> Problem requirements
Figure out how many lines of the material below contain the word "Blender". Answer with the number only.
━━━ Dataset extract ━━━
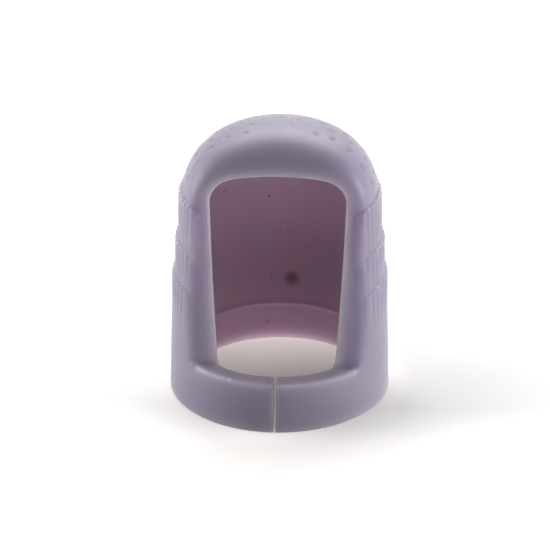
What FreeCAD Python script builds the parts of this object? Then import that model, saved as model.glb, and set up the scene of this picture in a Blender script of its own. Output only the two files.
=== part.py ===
import FreeCAD, Part
import math
import os

import Sketcher

# Soft moulded finger thimble, one piece, standing on its open mouth.
# Origin at the middle of the mouth, +Z up, the nail window faces -Y. Millimetres.

# Every size that can be chosen by itself, with what it measures.
SIZES = (
    ("base_radius", 10.5, "outside, at the mouth"),
    ("skirt_taper", 0.17, "how far the wall leans in from the mouth to the ribbed tiers"),
    ("tier_taper", 1.0, "how far it leans in from there to the foot of the dome"),
    ("tip_height", 27.14, "top of the dome"),
    ("dome_rise", 6.24, "height of the dome above the upper tier"),
    ("dome_corner", 6.0, "radius of the dome's outer shoulder arc"),
    ("upper_tier", 4.8, "height of the upper tier"),
    ("middle_tier", 3.7, "height of the middle tier"),
    ("lower_tier", 3.7, "height of the lower tier"),
    ("rib_pitch", 5.0, "degrees from one rib to the next"),
    ("rib_first", 60.0, "degrees from the front to the first groove of the middle tier"),
    ("rib_groove", 0.74, "width of a groove between two ribs at its top"),
    ("tier_setback", 0.06, "how far the tiers' front faces lie behind the window's cut plane"),
    ("tier_edge", 0.28, "bevel of a tier's top edge"),
    ("ring_height", 5.07, "height of the band below the window"),
    ("sill_setback", 4.05, "from the outside of the mouth back to the window's cut plane, at the band"),
    ("window_lean", 7.0, "degrees that the cut plane leans back"),
    ("arm_round", 1.3, "rounding of the window frame's outer edge on the arms"),
    ("brow_round", 4.1, "the same rounding at the top of the dome"),
    ("band_round", 0.45, "the same rounding along the top of the band"),
    ("sill_round", 0.5, "hollow corner where the arms rise from the band"),
    ("lip_bevel", 0.25, "bevel of the window's inner edge"),
    ("mouth_wall", 1.65, "thickness of the wall at the mouth"),
    ("mouth_depth", 3.6, "height of the wide mouth inside"),
    ("step_rise", 0.4, "height of the slanted step above the mouth"),
    ("step_in", 0.35, "how far the step narrows the room"),
    ("finger_taper", 0.7, "how far the room narrows from the step to the ceiling's curve"),
    ("tip_wall", 2.54, "thickness of the tip at the axis"),
    ("ceiling_rise", 3.0, "height of the ceiling's curve"),
    ("ceiling_corner", 2.5, "radius of the curve from wall to ceiling"),
    ("mouth_edge", 0.2, "bevel of the mouth's rims"),
    ("slit_width", 0.22, "width of the slit in the front band"),
    ("dimple_width", 1.0, "width of a dimple over its corners"),
    ("dimple_depth", 0.18, "depth of a dimple"),
    ("dimple_pitch", 1.75, "distance from one row of dimples to the next, along the dome"),
)

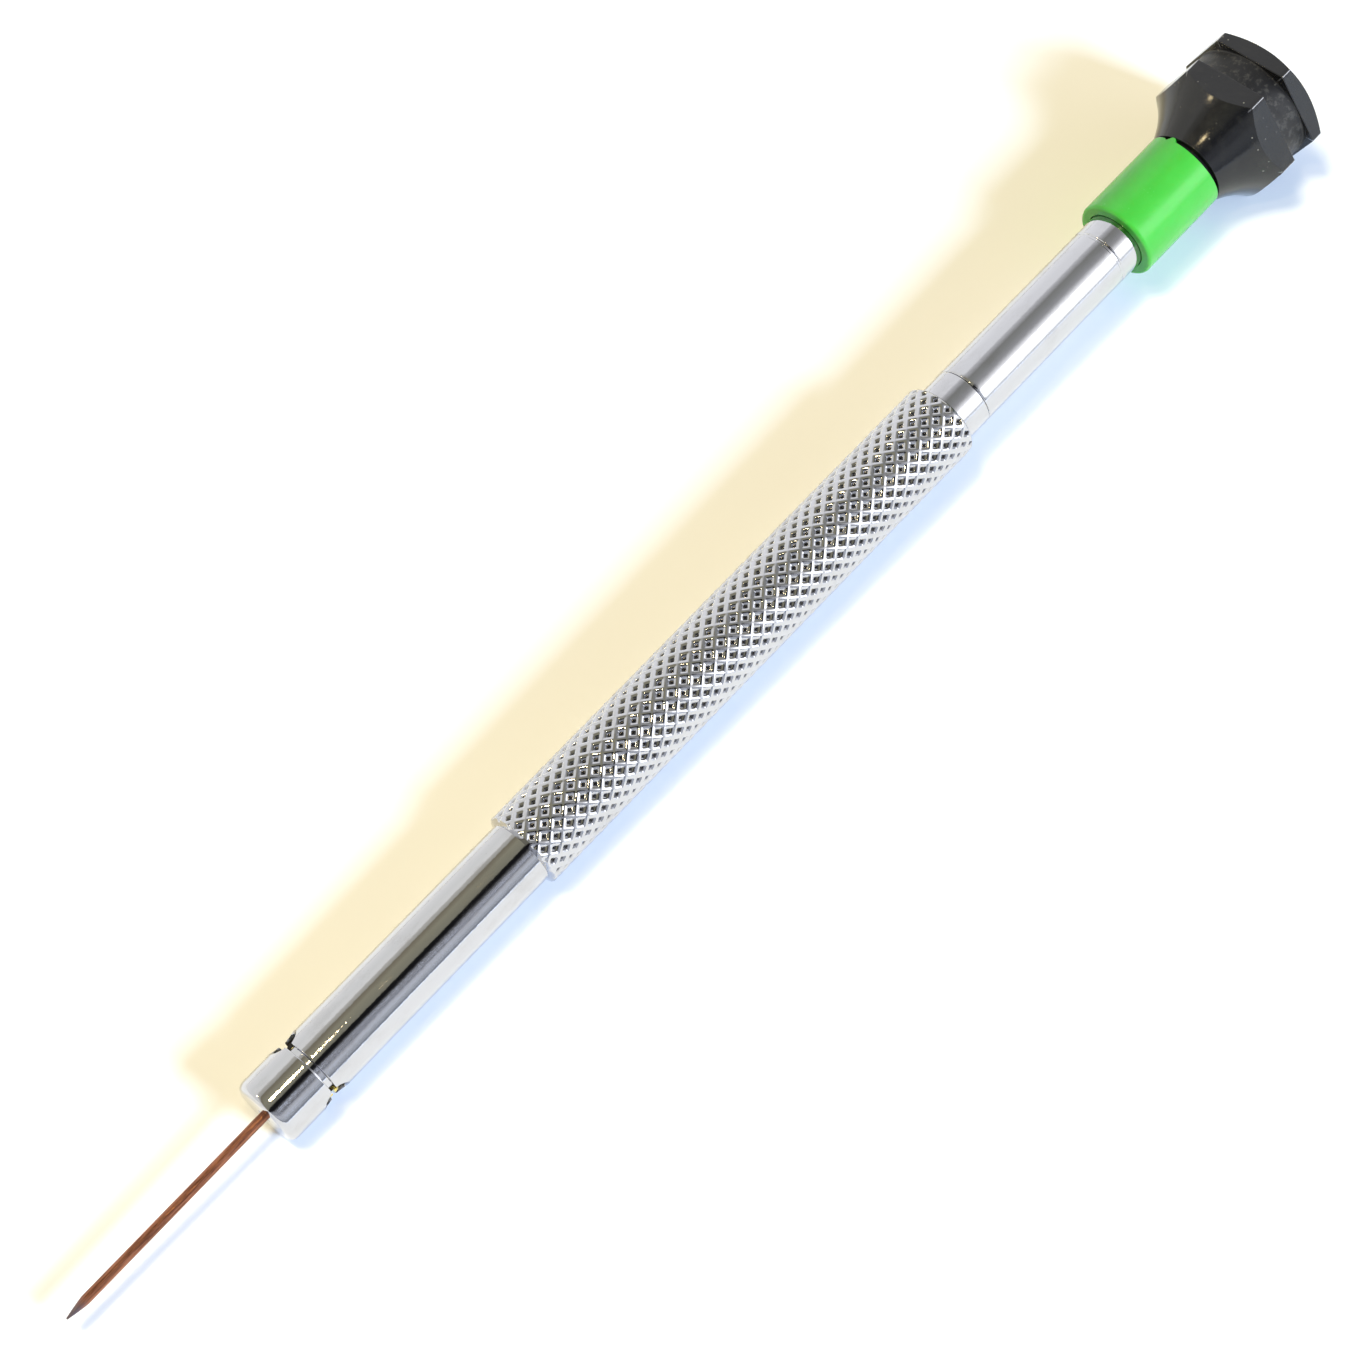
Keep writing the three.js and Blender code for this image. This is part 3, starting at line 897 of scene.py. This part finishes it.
━━━
> Written solution
2